4. The apparatus of claim 1, further comprising one or more features formed into at least a part of one or more surfaces, one or more edges, or one or more surfaces and one or more edges of the reinforcement portion, the one or more features increasing or decreasing a rigidity of the part of the reinforcement portion based on a shape and an orientation of the one or more features.

5. The apparatus of claim 4, wherein the one or more features comprise one or more regions where material is removed from or material is added to the at least a part of one or more surfaces, one or more edges, or one or more surfaces and one or more edges of the reinforcement portion.

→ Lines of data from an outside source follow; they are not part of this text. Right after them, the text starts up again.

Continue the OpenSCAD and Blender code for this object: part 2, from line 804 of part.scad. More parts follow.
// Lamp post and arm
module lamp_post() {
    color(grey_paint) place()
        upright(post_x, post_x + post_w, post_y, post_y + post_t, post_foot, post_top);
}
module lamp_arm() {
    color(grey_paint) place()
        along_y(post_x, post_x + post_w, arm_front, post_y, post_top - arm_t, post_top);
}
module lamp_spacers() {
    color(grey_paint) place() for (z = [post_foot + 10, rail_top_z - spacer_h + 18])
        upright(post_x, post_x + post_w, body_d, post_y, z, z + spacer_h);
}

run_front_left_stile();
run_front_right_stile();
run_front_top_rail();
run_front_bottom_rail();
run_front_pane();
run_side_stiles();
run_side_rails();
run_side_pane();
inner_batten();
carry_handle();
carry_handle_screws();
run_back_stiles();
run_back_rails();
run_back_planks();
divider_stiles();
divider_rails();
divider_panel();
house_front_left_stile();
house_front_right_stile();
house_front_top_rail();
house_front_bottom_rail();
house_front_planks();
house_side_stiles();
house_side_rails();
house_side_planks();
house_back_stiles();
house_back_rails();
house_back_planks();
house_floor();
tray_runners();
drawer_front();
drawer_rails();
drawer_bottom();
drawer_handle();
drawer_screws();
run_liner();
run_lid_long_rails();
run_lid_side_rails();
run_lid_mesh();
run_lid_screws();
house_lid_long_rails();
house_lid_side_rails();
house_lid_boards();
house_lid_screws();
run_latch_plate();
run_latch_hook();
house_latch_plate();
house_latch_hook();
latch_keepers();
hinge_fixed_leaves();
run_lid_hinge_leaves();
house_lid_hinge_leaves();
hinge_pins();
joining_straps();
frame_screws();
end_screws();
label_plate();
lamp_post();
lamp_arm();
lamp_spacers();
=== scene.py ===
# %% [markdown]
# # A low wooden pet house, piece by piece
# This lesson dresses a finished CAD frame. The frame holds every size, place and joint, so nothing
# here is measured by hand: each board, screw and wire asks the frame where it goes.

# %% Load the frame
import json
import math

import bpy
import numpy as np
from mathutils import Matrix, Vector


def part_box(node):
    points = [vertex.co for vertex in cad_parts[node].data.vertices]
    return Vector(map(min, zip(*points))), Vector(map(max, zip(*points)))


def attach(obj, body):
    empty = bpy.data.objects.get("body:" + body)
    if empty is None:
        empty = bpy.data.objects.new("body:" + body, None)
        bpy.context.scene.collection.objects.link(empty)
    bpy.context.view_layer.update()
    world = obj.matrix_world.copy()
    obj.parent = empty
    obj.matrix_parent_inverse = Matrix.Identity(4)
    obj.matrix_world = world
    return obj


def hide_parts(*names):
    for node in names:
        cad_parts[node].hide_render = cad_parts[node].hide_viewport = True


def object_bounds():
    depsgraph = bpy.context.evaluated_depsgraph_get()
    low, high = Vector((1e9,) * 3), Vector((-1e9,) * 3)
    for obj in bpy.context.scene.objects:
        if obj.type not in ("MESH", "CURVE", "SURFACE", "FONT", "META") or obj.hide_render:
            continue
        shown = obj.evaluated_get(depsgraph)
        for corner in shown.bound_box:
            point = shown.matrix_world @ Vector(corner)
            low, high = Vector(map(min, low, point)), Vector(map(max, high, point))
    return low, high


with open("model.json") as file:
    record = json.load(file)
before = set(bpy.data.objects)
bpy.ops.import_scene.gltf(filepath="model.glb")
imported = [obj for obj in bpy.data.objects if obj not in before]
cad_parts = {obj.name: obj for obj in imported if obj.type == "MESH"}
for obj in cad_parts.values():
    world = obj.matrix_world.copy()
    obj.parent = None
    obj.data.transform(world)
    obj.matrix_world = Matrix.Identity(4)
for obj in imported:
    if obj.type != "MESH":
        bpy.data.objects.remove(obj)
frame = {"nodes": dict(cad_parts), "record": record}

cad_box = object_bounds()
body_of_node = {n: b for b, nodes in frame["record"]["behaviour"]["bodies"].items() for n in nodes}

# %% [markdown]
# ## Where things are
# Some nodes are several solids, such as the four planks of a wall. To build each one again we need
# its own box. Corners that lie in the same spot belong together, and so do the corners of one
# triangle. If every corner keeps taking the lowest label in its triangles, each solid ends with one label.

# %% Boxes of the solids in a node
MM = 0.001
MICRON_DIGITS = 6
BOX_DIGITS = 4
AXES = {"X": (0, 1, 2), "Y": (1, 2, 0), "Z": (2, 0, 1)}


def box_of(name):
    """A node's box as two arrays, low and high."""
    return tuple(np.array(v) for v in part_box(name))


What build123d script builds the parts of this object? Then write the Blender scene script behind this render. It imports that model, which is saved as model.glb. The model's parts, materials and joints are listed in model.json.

6. The apparatus of claim 4, wherein the one or more features comprise one or more regions where an additional layer is added to the reinforcement portion.

7. The apparatus of claim 4, wherein the one or more features increase or decrease a friction of the at least a part of the reinforcement portion based on a shape and an orientation of the one or more features.

8. The apparatus of claim 1, wherein the reinforcement portion extends a full length of the belt.

9. The apparatus of claim 1, wherein the reinforcement portion extends a partial length of the belt and is arranged to provide reinforcement at a predetermined area of the belt.

10. The apparatus of claim 1, wherein the reinforcement portion comprises multiple regions having an added layer disposed between the two outer layers of the belt.

11. The apparatus of claim 1, wherein a thickness or a width of the reinforcement portion varies along a length of the reinforcement portion according to a predetermined pattern, and determines a rigidity or a flexibility of the reinforcement portion according to the predetermined pattern.

12. The apparatus of claim 1, wherein a layer of the reinforcement portion is comprised of titanium.

13. The apparatus of claim 1, wherein the multi-layered belt comprises a plurality of layers including one or more metallic layers and one or more adhesive layers, disposed between the two outer layers of the belt.

14. The apparatus of claim 1, wherein the plurality of parallel strips includes at least one layer of an aramid material.